Im internet sah ich ein Bild von dir. Du lachst und baust Häuser und verheiratet bist du auch.

Als der erste Tropfen Regen auf den trockenen Asphalt fällt, denke ich an den Moment, als ich meinen Hund am Flughafen in Düsseldorf in Empfang nahm und ob der Verantwortung, die ich im Begriff war zu übernehmen und der Rührung, die mich angesichts dieses klapprigen struppigen Tieres ergriff, zu weinen anfing.

Carolina hatten sie den kleinen Welpen, den sie auf der Straße gefunden hatten, genannt, und ihn sodann in eine sogenannte Perrera, eine Tötungsstation gebracht. Dort war es üblich die Tierboxen mit einem harten Wasserstrahl zu reinigen, während die Insassen sich verängstigt in eine Ecke ihres Gefängnisses drückten.

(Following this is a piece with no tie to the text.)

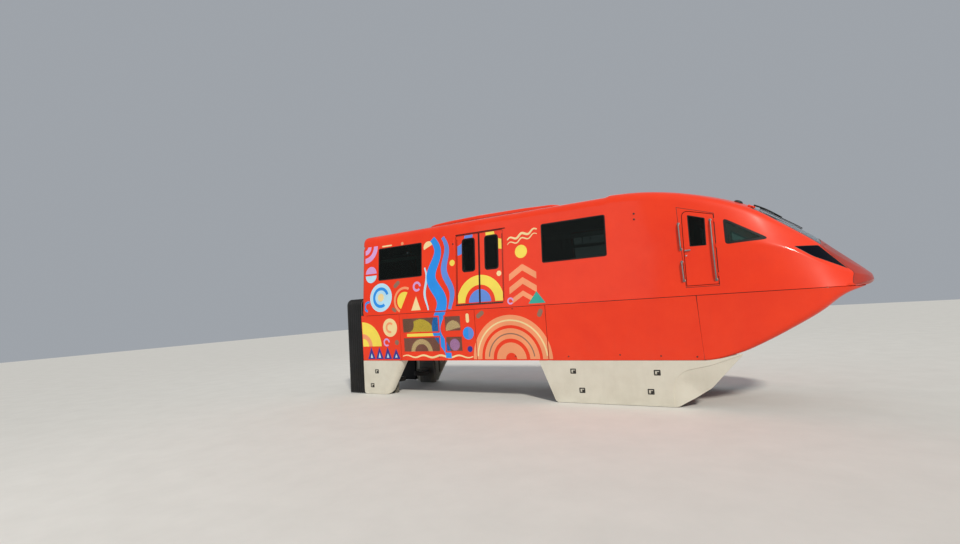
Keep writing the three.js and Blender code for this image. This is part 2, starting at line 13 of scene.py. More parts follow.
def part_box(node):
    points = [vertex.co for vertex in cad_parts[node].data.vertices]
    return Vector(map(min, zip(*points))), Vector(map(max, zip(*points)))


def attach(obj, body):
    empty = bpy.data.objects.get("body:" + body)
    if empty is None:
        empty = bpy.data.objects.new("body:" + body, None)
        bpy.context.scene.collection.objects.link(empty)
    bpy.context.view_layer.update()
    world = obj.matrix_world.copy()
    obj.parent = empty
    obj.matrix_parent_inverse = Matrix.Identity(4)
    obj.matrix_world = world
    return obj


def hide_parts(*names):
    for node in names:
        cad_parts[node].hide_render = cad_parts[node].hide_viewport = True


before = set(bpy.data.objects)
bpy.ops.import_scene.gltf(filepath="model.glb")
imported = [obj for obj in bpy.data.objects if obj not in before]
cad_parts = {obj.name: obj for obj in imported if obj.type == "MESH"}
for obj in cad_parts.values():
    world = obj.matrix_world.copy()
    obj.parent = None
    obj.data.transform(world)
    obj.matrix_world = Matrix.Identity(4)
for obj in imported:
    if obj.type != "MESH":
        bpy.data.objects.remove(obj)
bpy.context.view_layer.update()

Und so kommt es, dass mein Tölchen eine beinahe unüberwindbare Abneigung gegen Wasser hat und dieses in jeder Form scheut. Selbst dem Wassernapf weicht sie aus, so dass ich ihrem Futter Wasser beimischen muss, damit sie nicht verdurstet.
Sie möchte außerdem keinesfalls gewaschen werden und wälzt sich unmittelbar nach jeder Dusche im Dreck, bis sie wieder staubgrau ist. Bei Regen weigert sie sich, das Haus zu verlassen.

Nur in den bayerischen Bergsee läuft sie zumindest bis auf Kniehöhe hinein. Doch der ist weit weg und die heimischen Gewässer sind ihr nicht geheuer.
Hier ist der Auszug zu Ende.